Your Dovish Take on Powell Is Wrong, Goldman Tells Bond Traders

(Bloomberg) -- Goldman Sachs Group Inc. is telling traders to be wary of reading Federal Reserve Chairman Jerome Powell’s comments last week as dovish for the path of interest rates.

Ten-year Treasury yields fell Friday on Powell’s speech at the Kansas City Fed’s annual policy symposium, when he said “there does not seem to be an elevated risk of overheating.” What’s more, the maturity’s spread over two-year yields is close to the lowest since 2007.

Goldman rates strategists lowered their year-end 10-year yield forecast last week on the back of a slower rebound in term premium.
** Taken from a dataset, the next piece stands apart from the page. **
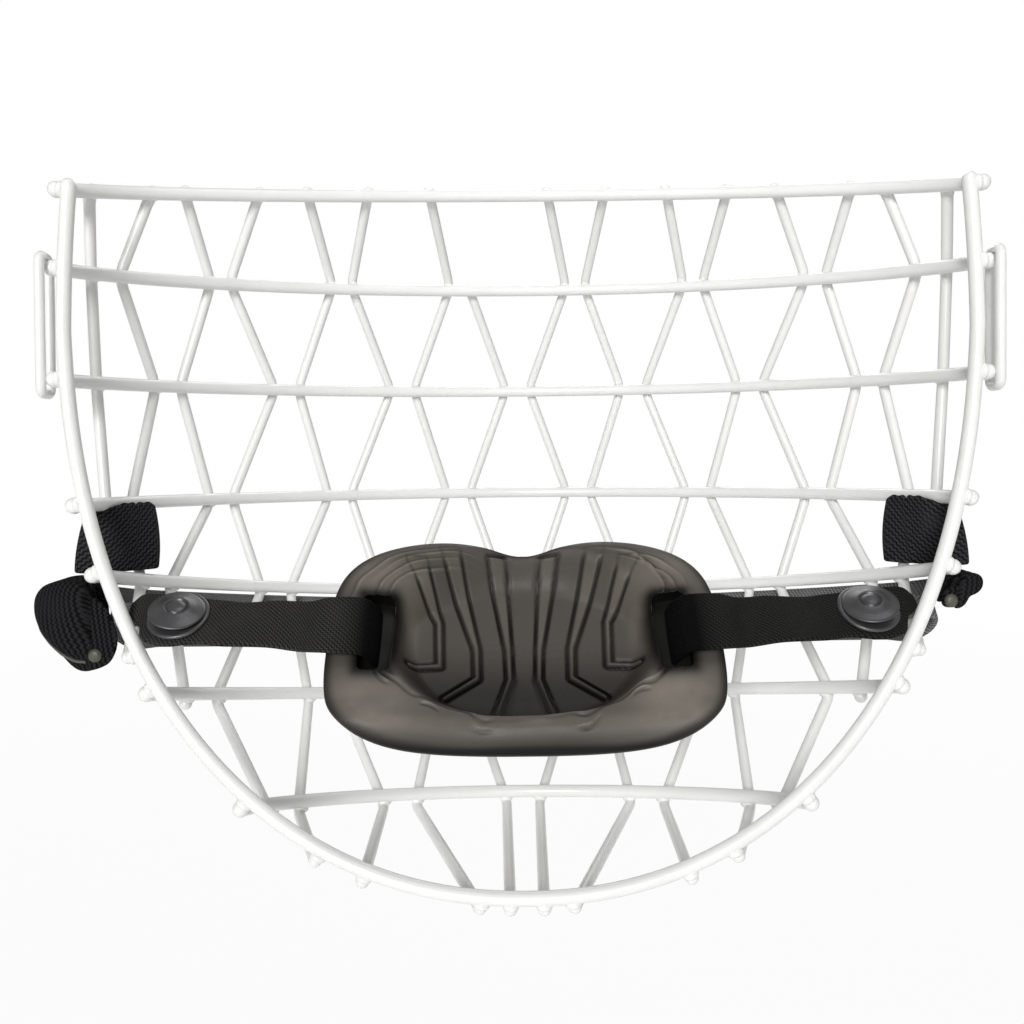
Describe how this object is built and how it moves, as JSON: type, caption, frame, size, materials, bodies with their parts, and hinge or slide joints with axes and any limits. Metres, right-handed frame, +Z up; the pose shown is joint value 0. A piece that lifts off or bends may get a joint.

Yet in a report Monday, Goldman economists emphasized Powell’s nod to a recent Fed study that indicated it would be ill-advised for the central bank to ignore low unemployment. That emboldened the Goldman economists to reiterate their call for two more rate hikes in 2018 and four next year.

Your Dovish Take on Powell Is Wrong, Goldman Tells Bond Traders

“Unlike the bond market, we did not view Powell’s speech as dovish, partly because of its references to the Fed staff study,” Goldman Sachs economist Daan Struyven wrote in the note. “We expect not only a limited core inflation overshoot but also a sizable unemployment undershoot — and an FOMC that continues to care about that undershoot.”

U.S. money-market traders aren’t on board with a tightening path as aggressive as Goldman predicts, or even the Fed’s own projections. For this year, traders see a September hike as a lock, yet haven’t fully baked in another in December.